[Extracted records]
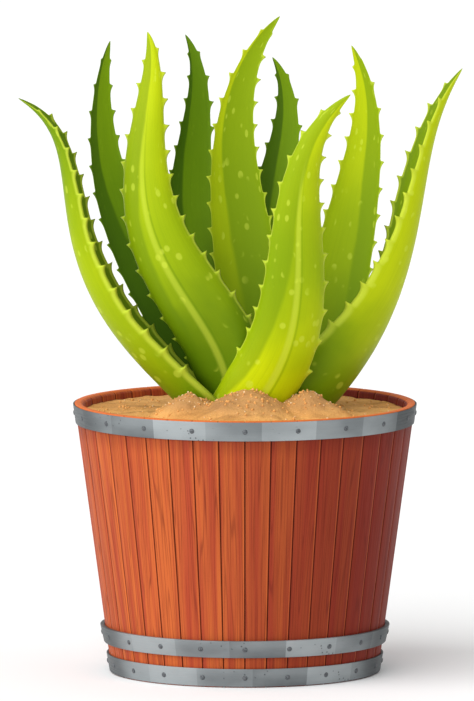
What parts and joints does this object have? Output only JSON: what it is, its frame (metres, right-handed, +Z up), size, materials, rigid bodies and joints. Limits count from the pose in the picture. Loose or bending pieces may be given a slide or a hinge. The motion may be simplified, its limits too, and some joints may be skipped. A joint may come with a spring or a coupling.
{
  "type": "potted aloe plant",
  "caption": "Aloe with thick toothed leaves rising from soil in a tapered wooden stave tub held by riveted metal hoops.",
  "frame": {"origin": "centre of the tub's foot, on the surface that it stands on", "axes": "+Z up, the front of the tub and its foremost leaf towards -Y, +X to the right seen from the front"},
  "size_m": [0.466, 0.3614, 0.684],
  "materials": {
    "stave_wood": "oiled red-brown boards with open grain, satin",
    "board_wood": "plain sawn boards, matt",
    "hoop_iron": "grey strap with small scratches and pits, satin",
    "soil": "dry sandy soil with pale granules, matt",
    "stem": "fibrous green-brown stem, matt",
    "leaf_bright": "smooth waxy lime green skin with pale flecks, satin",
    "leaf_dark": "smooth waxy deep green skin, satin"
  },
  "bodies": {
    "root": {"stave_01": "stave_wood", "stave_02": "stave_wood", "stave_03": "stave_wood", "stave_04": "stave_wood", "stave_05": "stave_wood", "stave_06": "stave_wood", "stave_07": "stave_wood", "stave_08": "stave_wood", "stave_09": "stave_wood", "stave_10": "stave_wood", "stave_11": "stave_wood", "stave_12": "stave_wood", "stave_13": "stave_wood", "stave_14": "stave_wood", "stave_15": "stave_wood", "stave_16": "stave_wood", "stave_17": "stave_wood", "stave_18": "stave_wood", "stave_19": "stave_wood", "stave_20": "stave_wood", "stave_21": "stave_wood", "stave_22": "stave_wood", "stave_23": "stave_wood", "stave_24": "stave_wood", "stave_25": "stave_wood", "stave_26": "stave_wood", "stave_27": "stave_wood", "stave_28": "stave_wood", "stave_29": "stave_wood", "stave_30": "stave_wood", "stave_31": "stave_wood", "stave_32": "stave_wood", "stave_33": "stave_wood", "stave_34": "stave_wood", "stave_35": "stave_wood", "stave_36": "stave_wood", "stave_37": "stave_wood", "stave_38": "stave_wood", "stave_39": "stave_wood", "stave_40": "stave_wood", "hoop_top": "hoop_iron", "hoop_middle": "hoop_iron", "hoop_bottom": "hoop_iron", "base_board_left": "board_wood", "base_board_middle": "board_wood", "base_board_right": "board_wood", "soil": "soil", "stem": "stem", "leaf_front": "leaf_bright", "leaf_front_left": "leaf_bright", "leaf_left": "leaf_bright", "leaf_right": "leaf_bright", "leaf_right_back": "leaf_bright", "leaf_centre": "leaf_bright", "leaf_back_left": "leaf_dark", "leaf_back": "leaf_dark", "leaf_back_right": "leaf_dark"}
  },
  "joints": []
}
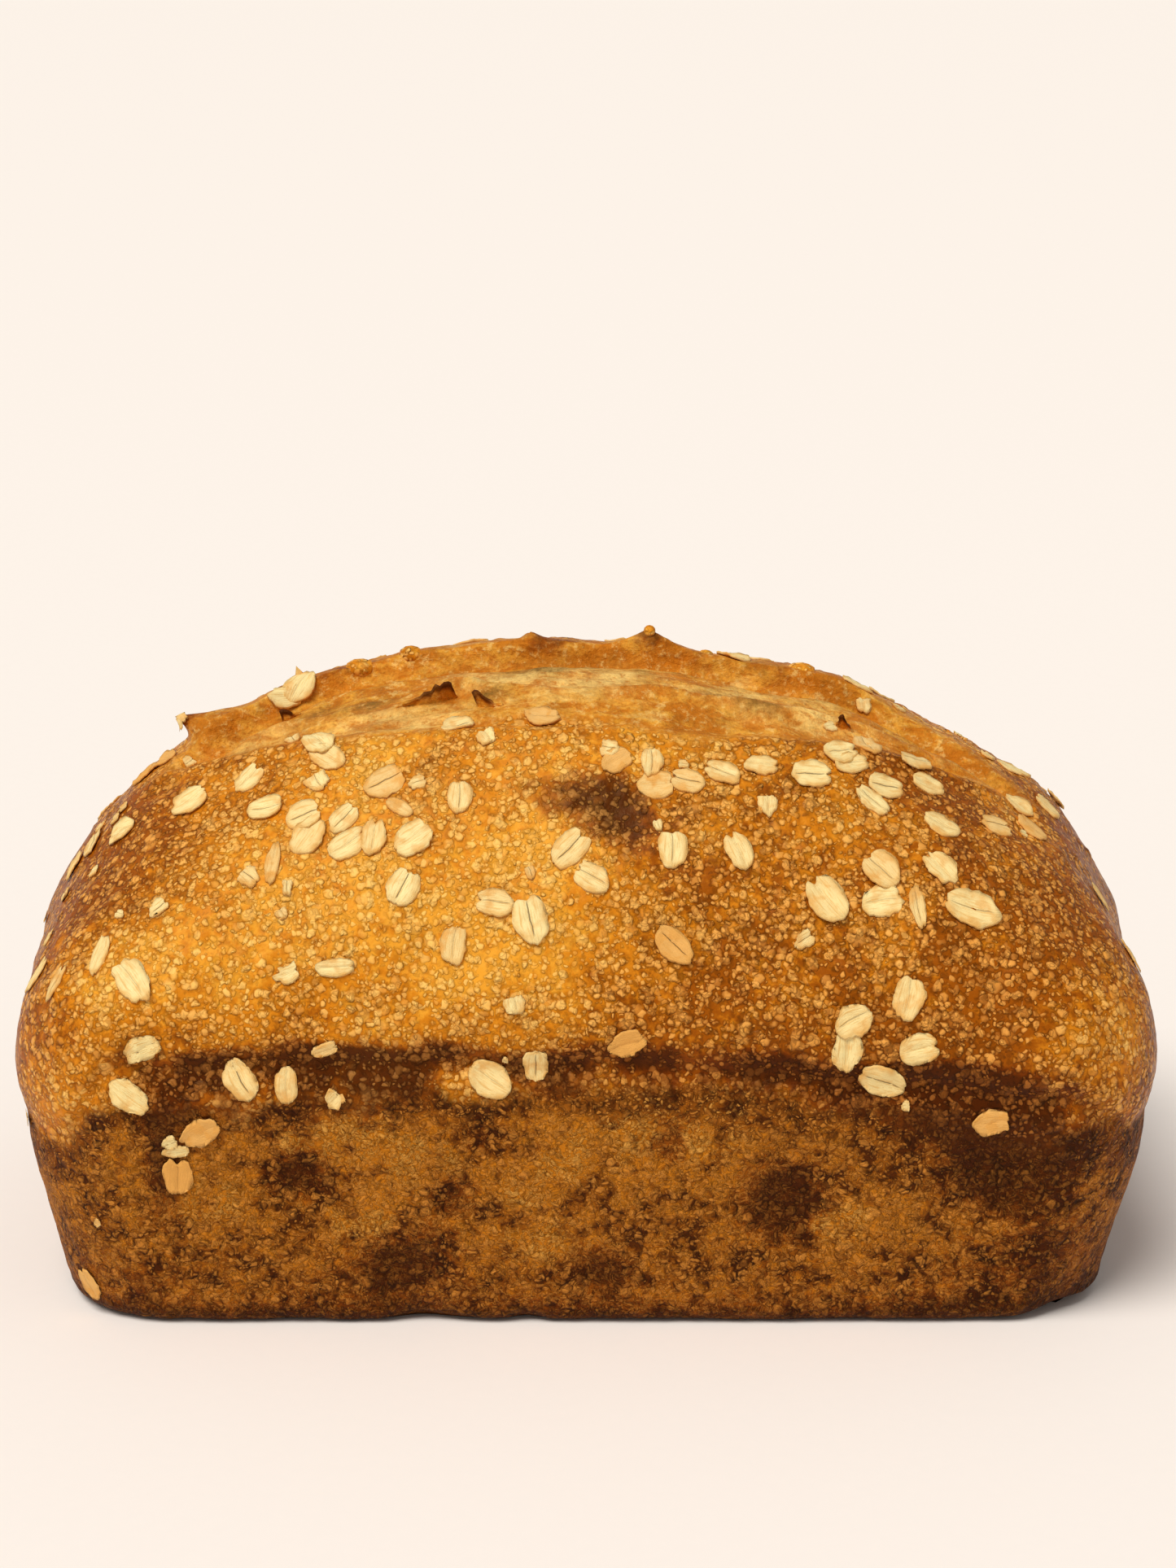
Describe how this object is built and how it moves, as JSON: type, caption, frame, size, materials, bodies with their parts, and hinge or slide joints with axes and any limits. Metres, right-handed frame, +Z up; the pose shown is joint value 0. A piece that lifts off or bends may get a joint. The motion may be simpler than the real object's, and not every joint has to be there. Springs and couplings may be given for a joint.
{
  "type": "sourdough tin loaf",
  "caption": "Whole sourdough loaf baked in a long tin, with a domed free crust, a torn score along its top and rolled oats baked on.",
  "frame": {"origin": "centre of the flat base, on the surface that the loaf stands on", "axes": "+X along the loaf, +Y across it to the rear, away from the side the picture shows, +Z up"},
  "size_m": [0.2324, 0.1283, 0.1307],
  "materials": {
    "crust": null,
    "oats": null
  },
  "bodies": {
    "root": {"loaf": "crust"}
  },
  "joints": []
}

▶ _Work instructions_
Write the data out again in full and exactly.

▶ _Exercise answer_
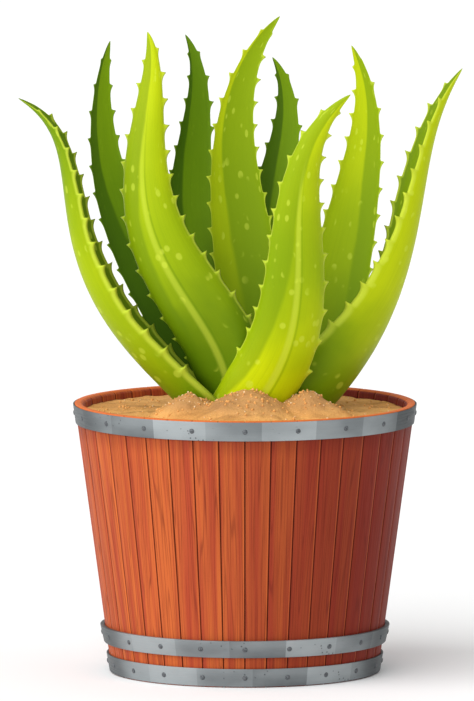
What parts and joints does this object have? Output only JSON: what it is, its frame (metres, right-handed, +Z up), size, materials, rigid bodies and joints. Limits count from the pose in the picture. Loose or bending pieces may be given a slide or a hinge. The motion may be simplified, its limits too, and some joints may be skipped. A joint may come with a spring or a coupling.
{
  "type": "potted aloe plant",
  "caption": "Aloe with thick toothed leaves rising from soil in a tapered wooden stave tub held by riveted metal hoops.",
  "frame": {"origin": "centre of the tub's foot, on the surface that it stands on", "axes": "+Z up, the front of the tub and its foremost leaf towards -Y, +X to the right seen from the front"},
  "size_m": [0.466, 0.3614, 0.684],
  "materials": {
    "stave_wood": "oiled red-brown boards with open grain, satin",
    "board_wood": "plain sawn boards, matt",
    "hoop_iron": "grey strap with small scratches and pits, satin",
    "soil": "dry sandy soil with pale granules, matt",
    "stem": "fibrous green-brown stem, matt",
    "leaf_bright": "smooth waxy lime green skin with pale flecks, satin",
    "leaf_dark": "smooth waxy deep green skin, satin"
  },
  "bodies": {
    "root": {"stave_01": "stave_wood", "stave_02": "stave_wood", "stave_03": "stave_wood", "stave_04": "stave_wood", "stave_05": "stave_wood", "stave_06": "stave_wood", "stave_07": "stave_wood", "stave_08": "stave_wood", "stave_09": "stave_wood", "stave_10": "stave_wood", "stave_11": "stave_wood", "stave_12": "stave_wood", "stave_13": "stave_wood", "stave_14": "stave_wood", "stave_15": "stave_wood", "stave_16": "stave_wood", "stave_17": "stave_wood", "stave_18": "stave_wood", "stave_19": "stave_wood", "stave_20": "stave_wood", "stave_21": "stave_wood", "stave_22": "stave_wood", "stave_23": "stave_wood", "stave_24": "stave_wood", "stave_25": "stave_wood", "stave_26": "stave_wood", "stave_27": "stave_wood", "stave_28": "stave_wood", "stave_29": "stave_wood", "stave_30": "stave_wood", "stave_31": "stave_wood", "stave_32": "stave_wood", "stave_33": "stave_wood", "stave_34": "stave_wood", "stave_35": "stave_wood", "stave_36": "stave_wood", "stave_37": "stave_wood", "stave_38": "stave_wood", "stave_39": "stave_wood", "stave_40": "stave_wood", "hoop_top": "hoop_iron", "hoop_middle": "hoop_iron", "hoop_bottom": "hoop_iron", "base_board_left": "board_wood", "base_board_middle": "board_wood", "base_board_right": "board_wood", "soil": "soil", "stem": "stem", "leaf_front": "leaf_bright", "leaf_front_left": "leaf_bright", "leaf_left": "leaf_bright", "leaf_right": "leaf_bright", "leaf_right_back": "leaf_bright", "leaf_centre": "leaf_bright", "leaf_back_left": "leaf_dark", "leaf_back": "leaf_dark", "leaf_back_right": "leaf_dark"}
  },
  "joints": []
}
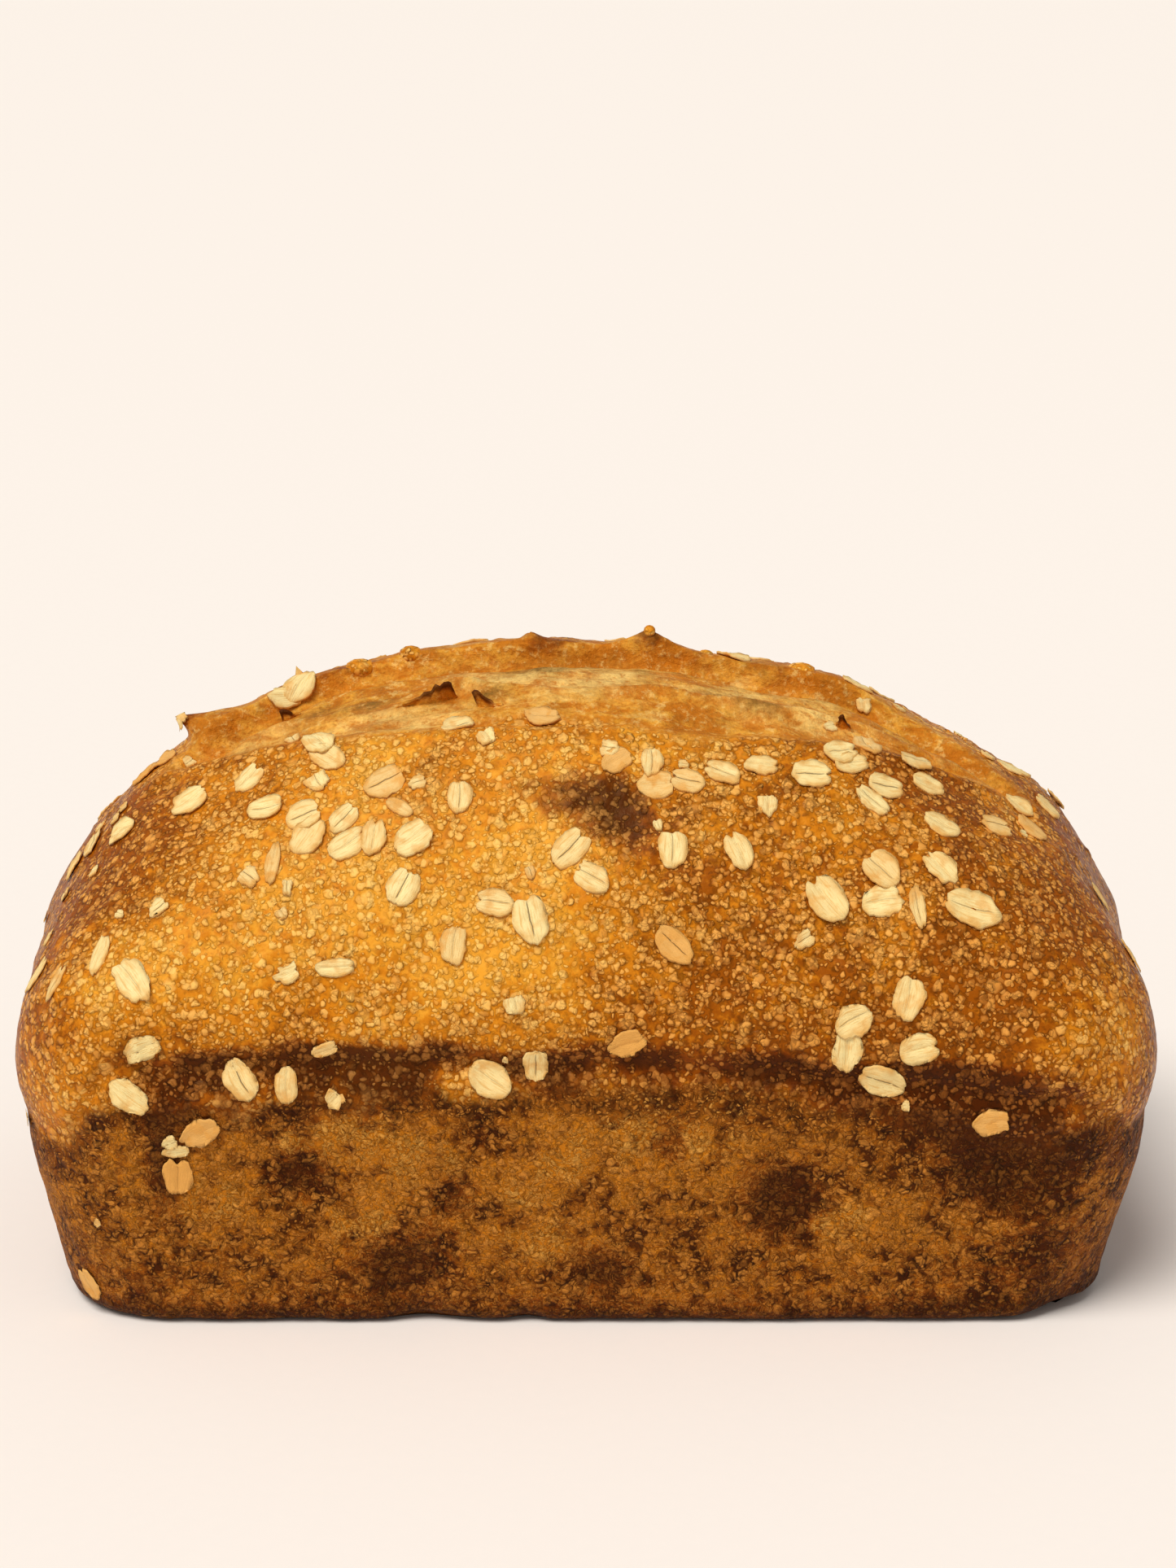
Describe how this object is built and how it moves, as JSON: type, caption, frame, size, materials, bodies with their parts, and hinge or slide joints with axes and any limits. Metres, right-handed frame, +Z up; the pose shown is joint value 0. A piece that lifts off or bends may get a joint. The motion may be simpler than the real object's, and not every joint has to be there. Springs and couplings may be given for a joint.
{
  "type": "sourdough tin loaf",
  "caption": "Whole sourdough loaf baked in a long tin, with a domed free crust, a torn score along its top and rolled oats baked on.",
  "frame": {"origin": "centre of the flat base, on the surface that the loaf stands on", "axes": "+X along the loaf, +Y across it to the rear, away from the side the picture shows, +Z up"},
  "size_m": [0.2324, 0.1283, 0.1307],
  "materials": {
    "crust": null,
    "oats": null
  },
  "bodies": {
    "root": {"loaf": "crust"}
  },
  "joints": []
}